Your instructions
Please set down exactly the lines of the listing below from the line containing "on the fronts" through the line containing "point = shown.matrix_world", both lines included, leaving out all other lines.

◆ ◆ ◆ ◆

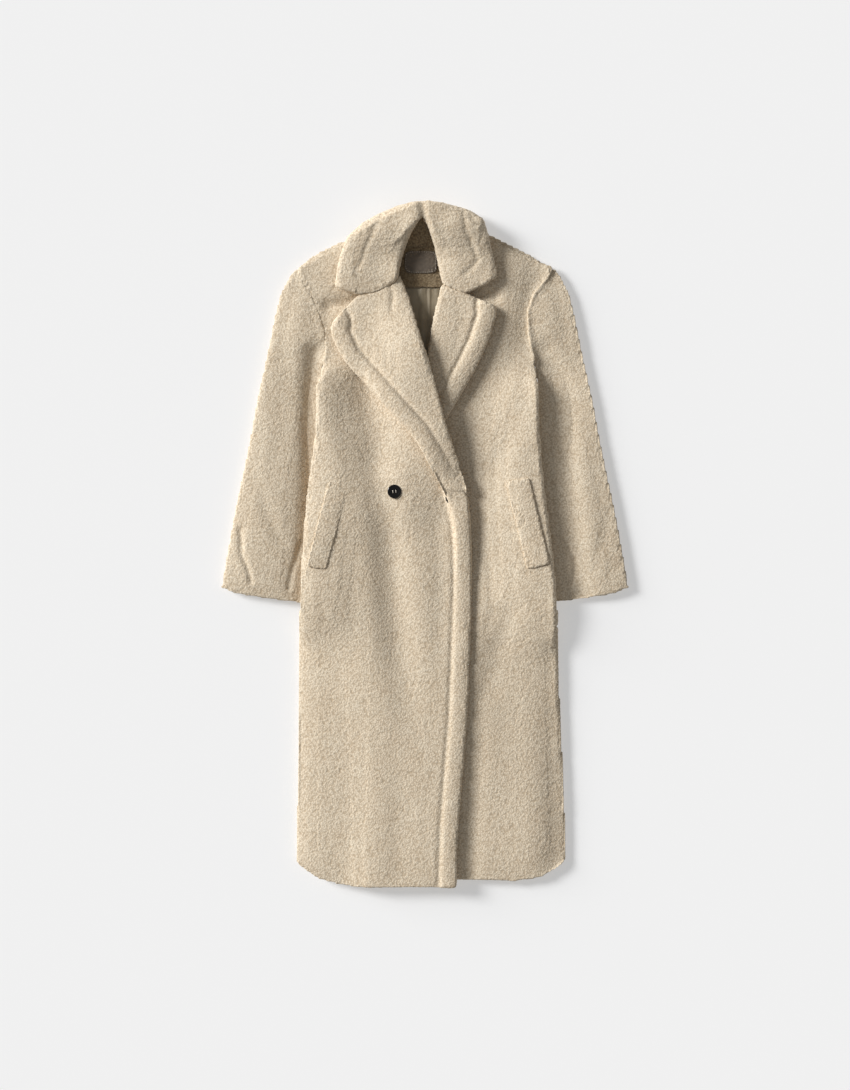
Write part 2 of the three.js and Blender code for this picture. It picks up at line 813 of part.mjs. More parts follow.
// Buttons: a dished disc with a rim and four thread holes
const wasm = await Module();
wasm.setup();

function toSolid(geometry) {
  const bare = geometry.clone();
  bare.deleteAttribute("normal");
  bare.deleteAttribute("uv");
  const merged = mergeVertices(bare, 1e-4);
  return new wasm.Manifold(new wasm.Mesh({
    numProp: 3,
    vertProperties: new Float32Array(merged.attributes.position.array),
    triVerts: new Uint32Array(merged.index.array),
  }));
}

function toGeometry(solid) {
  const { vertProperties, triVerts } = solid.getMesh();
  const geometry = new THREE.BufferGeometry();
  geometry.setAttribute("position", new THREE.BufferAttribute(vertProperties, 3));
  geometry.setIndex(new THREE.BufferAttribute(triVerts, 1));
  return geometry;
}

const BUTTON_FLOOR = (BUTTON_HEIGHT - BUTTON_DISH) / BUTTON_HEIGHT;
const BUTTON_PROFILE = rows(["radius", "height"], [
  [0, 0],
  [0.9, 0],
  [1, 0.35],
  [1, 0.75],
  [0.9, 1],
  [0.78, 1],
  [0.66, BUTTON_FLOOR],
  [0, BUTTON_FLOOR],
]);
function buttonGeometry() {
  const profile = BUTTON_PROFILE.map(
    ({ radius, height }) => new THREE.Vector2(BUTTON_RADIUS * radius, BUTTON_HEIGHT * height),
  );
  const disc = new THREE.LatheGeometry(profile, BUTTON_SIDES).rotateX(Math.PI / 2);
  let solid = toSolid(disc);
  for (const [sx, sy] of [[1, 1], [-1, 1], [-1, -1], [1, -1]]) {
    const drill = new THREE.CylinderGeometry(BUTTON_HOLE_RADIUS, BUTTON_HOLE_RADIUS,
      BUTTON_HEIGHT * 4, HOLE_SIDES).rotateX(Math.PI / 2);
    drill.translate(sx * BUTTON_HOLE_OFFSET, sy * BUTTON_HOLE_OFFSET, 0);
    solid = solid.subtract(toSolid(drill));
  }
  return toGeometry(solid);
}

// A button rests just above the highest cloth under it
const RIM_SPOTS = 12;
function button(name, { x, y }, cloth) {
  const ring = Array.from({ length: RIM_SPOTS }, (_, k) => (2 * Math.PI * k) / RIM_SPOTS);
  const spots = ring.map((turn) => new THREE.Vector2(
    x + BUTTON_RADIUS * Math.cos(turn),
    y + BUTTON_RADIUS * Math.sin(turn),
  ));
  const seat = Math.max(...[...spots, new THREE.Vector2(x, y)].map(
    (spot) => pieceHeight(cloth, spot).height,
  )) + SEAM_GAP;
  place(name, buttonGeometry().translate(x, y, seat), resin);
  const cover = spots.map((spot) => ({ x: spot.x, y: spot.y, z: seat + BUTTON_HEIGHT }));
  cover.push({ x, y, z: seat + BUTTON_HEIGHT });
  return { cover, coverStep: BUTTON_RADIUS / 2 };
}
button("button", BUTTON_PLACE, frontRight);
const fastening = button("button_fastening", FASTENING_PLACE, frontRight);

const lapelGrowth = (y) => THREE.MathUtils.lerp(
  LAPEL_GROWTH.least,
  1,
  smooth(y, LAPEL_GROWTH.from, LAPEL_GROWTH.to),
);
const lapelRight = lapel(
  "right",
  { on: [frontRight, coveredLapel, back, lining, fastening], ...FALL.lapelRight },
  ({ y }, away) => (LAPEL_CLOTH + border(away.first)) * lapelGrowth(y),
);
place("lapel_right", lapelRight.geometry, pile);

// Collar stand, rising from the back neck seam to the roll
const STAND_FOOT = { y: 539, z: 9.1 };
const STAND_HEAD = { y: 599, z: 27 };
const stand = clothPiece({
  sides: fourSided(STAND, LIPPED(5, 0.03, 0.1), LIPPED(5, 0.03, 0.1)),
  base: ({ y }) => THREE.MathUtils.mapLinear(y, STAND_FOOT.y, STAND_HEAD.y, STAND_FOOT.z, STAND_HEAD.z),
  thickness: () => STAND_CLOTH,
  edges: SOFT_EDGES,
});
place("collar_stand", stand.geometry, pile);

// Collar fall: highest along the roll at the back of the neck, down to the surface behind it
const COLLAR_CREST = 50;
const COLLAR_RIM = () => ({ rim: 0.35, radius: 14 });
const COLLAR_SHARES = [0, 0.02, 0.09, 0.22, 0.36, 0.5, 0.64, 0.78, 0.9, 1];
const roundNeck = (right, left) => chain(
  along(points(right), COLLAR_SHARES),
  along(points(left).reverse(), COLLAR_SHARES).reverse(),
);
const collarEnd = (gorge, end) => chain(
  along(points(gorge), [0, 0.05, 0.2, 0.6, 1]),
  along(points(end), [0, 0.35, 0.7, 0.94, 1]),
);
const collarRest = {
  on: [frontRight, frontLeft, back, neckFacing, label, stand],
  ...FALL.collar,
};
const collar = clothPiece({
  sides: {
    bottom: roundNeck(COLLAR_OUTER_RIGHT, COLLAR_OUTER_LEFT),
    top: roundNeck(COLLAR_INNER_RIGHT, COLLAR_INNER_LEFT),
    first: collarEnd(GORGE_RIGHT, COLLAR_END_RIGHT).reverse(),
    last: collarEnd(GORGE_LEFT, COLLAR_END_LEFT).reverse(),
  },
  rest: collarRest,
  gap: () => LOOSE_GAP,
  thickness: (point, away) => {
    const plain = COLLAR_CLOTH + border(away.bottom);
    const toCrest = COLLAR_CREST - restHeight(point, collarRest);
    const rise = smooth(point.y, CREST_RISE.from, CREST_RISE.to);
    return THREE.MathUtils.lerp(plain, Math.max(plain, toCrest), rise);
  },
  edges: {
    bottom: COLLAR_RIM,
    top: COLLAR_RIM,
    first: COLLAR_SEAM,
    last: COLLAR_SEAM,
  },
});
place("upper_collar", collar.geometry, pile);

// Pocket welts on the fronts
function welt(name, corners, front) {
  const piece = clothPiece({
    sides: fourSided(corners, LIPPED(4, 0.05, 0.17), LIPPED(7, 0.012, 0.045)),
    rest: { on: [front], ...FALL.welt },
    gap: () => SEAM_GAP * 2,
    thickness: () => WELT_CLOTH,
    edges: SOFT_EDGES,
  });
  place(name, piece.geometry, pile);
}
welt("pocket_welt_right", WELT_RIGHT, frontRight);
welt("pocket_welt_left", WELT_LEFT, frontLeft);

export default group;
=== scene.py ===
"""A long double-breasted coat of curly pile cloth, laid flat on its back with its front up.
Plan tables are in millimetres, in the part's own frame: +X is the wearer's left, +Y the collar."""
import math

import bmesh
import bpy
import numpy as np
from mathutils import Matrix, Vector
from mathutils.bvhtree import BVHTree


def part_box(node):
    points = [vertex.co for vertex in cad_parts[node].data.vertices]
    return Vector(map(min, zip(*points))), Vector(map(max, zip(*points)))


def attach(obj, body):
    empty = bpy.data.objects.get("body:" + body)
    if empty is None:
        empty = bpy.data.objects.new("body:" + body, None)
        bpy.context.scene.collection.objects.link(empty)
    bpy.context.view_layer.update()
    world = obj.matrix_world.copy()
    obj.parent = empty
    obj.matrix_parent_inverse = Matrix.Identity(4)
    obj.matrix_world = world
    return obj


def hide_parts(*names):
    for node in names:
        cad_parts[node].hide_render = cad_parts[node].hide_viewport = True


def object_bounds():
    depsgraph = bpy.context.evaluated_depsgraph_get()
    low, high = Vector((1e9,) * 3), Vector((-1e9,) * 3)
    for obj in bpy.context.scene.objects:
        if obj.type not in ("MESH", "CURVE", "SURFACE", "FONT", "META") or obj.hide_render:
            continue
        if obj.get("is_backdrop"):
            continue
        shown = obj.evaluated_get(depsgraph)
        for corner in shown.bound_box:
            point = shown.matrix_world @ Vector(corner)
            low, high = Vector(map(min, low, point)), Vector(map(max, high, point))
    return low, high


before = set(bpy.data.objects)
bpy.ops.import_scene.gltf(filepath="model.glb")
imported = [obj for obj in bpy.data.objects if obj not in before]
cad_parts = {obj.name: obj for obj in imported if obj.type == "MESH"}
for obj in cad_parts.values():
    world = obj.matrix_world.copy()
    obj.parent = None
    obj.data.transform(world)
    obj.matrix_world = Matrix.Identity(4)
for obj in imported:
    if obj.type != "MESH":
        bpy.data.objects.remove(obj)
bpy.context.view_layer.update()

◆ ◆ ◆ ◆

Written answer
// Pocket welts on the fronts
function welt(name, corners, front) {
  const piece = clothPiece({
    sides: fourSided(corners, LIPPED(4, 0.05, 0.17), LIPPED(7, 0.012, 0.045)),
    rest: { on: [front], ...FALL.welt },
    gap: () => SEAM_GAP * 2,
    thickness: () => WELT_CLOTH,
    edges: SOFT_EDGES,
  });
  place(name, piece.geometry, pile);
}
welt("pocket_welt_right", WELT_RIGHT, frontRight);
welt("pocket_welt_left", WELT_LEFT, frontLeft);

export default group;
=== scene.py ===
"""A long double-breasted coat of curly pile cloth, laid flat on its back with its front up.
Plan tables are in millimetres, in the part's own frame: +X is the wearer's left, +Y the collar."""
import math

import bmesh
import bpy
import numpy as np
from mathutils import Matrix, Vector
from mathutils.bvhtree import BVHTree


def part_box(node):
    points = [vertex.co for vertex in cad_parts[node].data.vertices]
    return Vector(map(min, zip(*points))), Vector(map(max, zip(*points)))


def attach(obj, body):
    empty = bpy.data.objects.get("body:" + body)
    if empty is None:
        empty = bpy.data.objects.new("body:" + body, None)
        bpy.context.scene.collection.objects.link(empty)
    bpy.context.view_layer.update()
    world = obj.matrix_world.copy()
    obj.parent = empty
    obj.matrix_parent_inverse = Matrix.Identity(4)
    obj.matrix_world = world
    return obj


def hide_parts(*names):
    for node in names:
        cad_parts[node].hide_render = cad_parts[node].hide_viewport = True


def object_bounds():
    depsgraph = bpy.context.evaluated_depsgraph_get()
    low, high = Vector((1e9,) * 3), Vector((-1e9,) * 3)
    for obj in bpy.context.scene.objects:
        if obj.type not in ("MESH", "CURVE", "SURFACE", "FONT", "META") or obj.hide_render:
            continue
        if obj.get("is_backdrop"):
            continue
        shown = obj.evaluated_get(depsgraph)
        for corner in shown.bound_box:
            point = shown.matrix_world @ Vector(corner)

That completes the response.